What this task involves: Write out the listing below again, precisely as it is given.

Data excerpt:
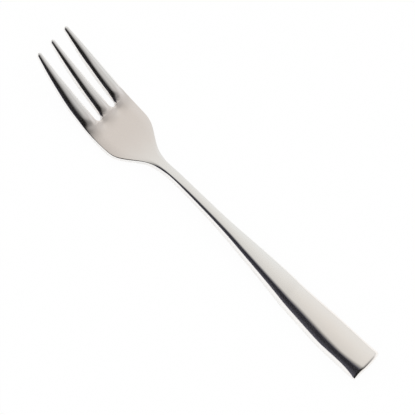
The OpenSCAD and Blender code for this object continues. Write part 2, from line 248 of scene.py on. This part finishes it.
def softened(values):
    """The sampled values with their small kinks evened out."""
    reach = int(SMOOTH_REACH / TABLE_STEP)
    weights = np.exp(-0.5 * (np.arange(-reach, reach + 1) * TABLE_STEP / SMOOTH_WIDTH) ** 2)
    weights /= weights.sum()
    before = 2 * values[0] - values[reach:0:-1]
    after = 2 * values[-1] - values[-2:-reach - 2:-1]
    return np.convolve(np.concatenate([before, values, after]), weights, mode="valid")


def sampled_profiles():
    """Every profile read at the places along the fork."""
    sampled = {}
    for name, rows in profiles.items():
        values = curve(rows, PLACES)
        if name == "underside":
            past_foot = np.maximum(0, PLACES - FOOT_END) / (FORK_LENGTH - FOOT_END)
            turned_up = END_RISE * past_foot ** END_RISE_POWER
            values = np.where(PLACES > FOOT_START, turned_up, np.maximum(values, 0))
        sampled[name] = softened(values)
    room = sampled["thickness"] - EDGE_LAND - LOWER_ROUND - sampled["rim"]
    for name in ("fall", "side_fall"):
        sampled[name] = np.clip(sampled[name], 0, room)
    sampled["outline_slope"] = np.gradient(sampled["half_width"], TABLE_STEP)
    return sampled


tables = sampled_profiles()


def at(name, x):
    """A sampled profile read at a place along the fork."""
    return np.interp(x, PLACES, tables[name])


def smooth_step(x, low, high):
    """A smooth rise from 0 at the low place to 1 at the high one."""
    k = min(max((x - low) / (high - low), 0), 1)
    return k * k * (3 - 2 * k)


def quarter_turn(count):
    """Shares from 0 to 1, spaced like points round a quarter of a circle."""
    return 1 - np.cos(np.linspace(0, math.pi / 2, count))


def edge_loss(distance, reach, fall):
    """How far a rounded edge lies below the face at a distance from the edge."""
    turn = np.maximum(2 * np.arctan2(fall, reach), LEAST_TURN)
    f = np.arcsin(np.clip(1 - distance / reach, 0, 1) * np.sin(turn))
    return fall * (1 - np.cos(f)) / (1 - np.cos(turn))


def furrow_loss(distance, reach, fall, x):
    """How far a flank or furrow lies below the face at a distance from the slot,
    or from the middle of the furrow behind it."""
    near_root = (x - TINE_LENGTH) / FURROW_EASE
    fall = fall * (1 - FURROW_EASE_SHARE * math.exp(-near_root ** 2))
    round_off = FURROW_ROUND * smooth_step(near_root, -1, 1)
    distance = np.maximum(distance, 0)
    return edge_loss(np.sqrt(distance ** 2 + round_off ** 2) - round_off, reach, fall)


def root_opening(x):
    """How far a slot is open at its round root, from 0 to 1."""
    d = np.clip(TINE_LENGTH - x, 0, SLOT_ROOT_ROUND)
    return np.sqrt(d * (2 * SLOT_ROOT_ROUND - d)) / SLOT_ROOT_ROUND


def slot_centre(x):
    """How far the middle line of a slot is from the fork's."""
    return ROOT_SPACING + (TIP_SPACING / 2 - ROOT_SPACING) * (1 - x / TINE_LENGTH)


def slot_half(x):
    """Half the width of a slot."""
    return root_opening(x) * (slot_centre(x) - at("tine_width", x) / 2)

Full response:
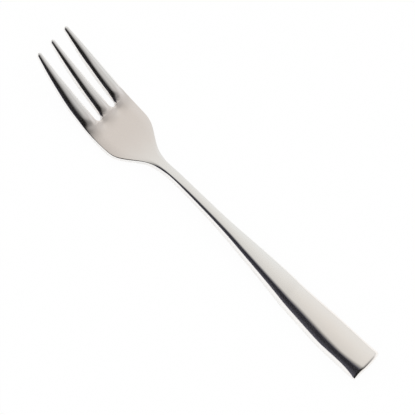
The OpenSCAD and Blender code for this object continues. Write part 2, from line 248 of scene.py on. This part finishes it.
def softened(values):
    """The sampled values with their small kinks evened out."""
    reach = int(SMOOTH_REACH / TABLE_STEP)
    weights = np.exp(-0.5 * (np.arange(-reach, reach + 1) * TABLE_STEP / SMOOTH_WIDTH) ** 2)
    weights /= weights.sum()
    before = 2 * values[0] - values[reach:0:-1]
    after = 2 * values[-1] - values[-2:-reach - 2:-1]
    return np.convolve(np.concatenate([before, values, after]), weights, mode="valid")


def sampled_profiles():
    """Every profile read at the places along the fork."""
    sampled = {}
    for name, rows in profiles.items():
        values = curve(rows, PLACES)
        if name == "underside":
            past_foot = np.maximum(0, PLACES - FOOT_END) / (FORK_LENGTH - FOOT_END)
            turned_up = END_RISE * past_foot ** END_RISE_POWER
            values = np.where(PLACES > FOOT_START, turned_up, np.maximum(values, 0))
        sampled[name] = softened(values)
    room = sampled["thickness"] - EDGE_LAND - LOWER_ROUND - sampled["rim"]
    for name in ("fall", "side_fall"):
        sampled[name] = np.clip(sampled[name], 0, room)
    sampled["outline_slope"] = np.gradient(sampled["half_width"], TABLE_STEP)
    return sampled


tables = sampled_profiles()


def at(name, x):
    """A sampled profile read at a place along the fork."""
    return np.interp(x, PLACES, tables[name])


def smooth_step(x, low, high):
    """A smooth rise from 0 at the low place to 1 at the high one."""
    k = min(max((x - low) / (high - low), 0), 1)
    return k * k * (3 - 2 * k)


def quarter_turn(count):
    """Shares from 0 to 1, spaced like points round a quarter of a circle."""
    return 1 - np.cos(np.linspace(0, math.pi / 2, count))


def edge_loss(distance, reach, fall):
    """How far a rounded edge lies below the face at a distance from the edge."""
    turn = np.maximum(2 * np.arctan2(fall, reach), LEAST_TURN)
    f = np.arcsin(np.clip(1 - distance / reach, 0, 1) * np.sin(turn))
    return fall * (1 - np.cos(f)) / (1 - np.cos(turn))


def furrow_loss(distance, reach, fall, x):
    """How far a flank or furrow lies below the face at a distance from the slot,
    or from the middle of the furrow behind it."""
    near_root = (x - TINE_LENGTH) / FURROW_EASE
    fall = fall * (1 - FURROW_EASE_SHARE * math.exp(-near_root ** 2))
    round_off = FURROW_ROUND * smooth_step(near_root, -1, 1)
    distance = np.maximum(distance, 0)
    return edge_loss(np.sqrt(distance ** 2 + round_off ** 2) - round_off, reach, fall)


def root_opening(x):
    """How far a slot is open at its round root, from 0 to 1."""
    d = np.clip(TINE_LENGTH - x, 0, SLOT_ROOT_ROUND)
    return np.sqrt(d * (2 * SLOT_ROOT_ROUND - d)) / SLOT_ROOT_ROUND


def slot_centre(x):
    """How far the middle line of a slot is from the fork's."""
    return ROOT_SPACING + (TIP_SPACING / 2 - ROOT_SPACING) * (1 - x / TINE_LENGTH)


def slot_half(x):
    """Half the width of a slot."""
    return root_opening(x) * (slot_centre(x) - at("tine_width", x) / 2)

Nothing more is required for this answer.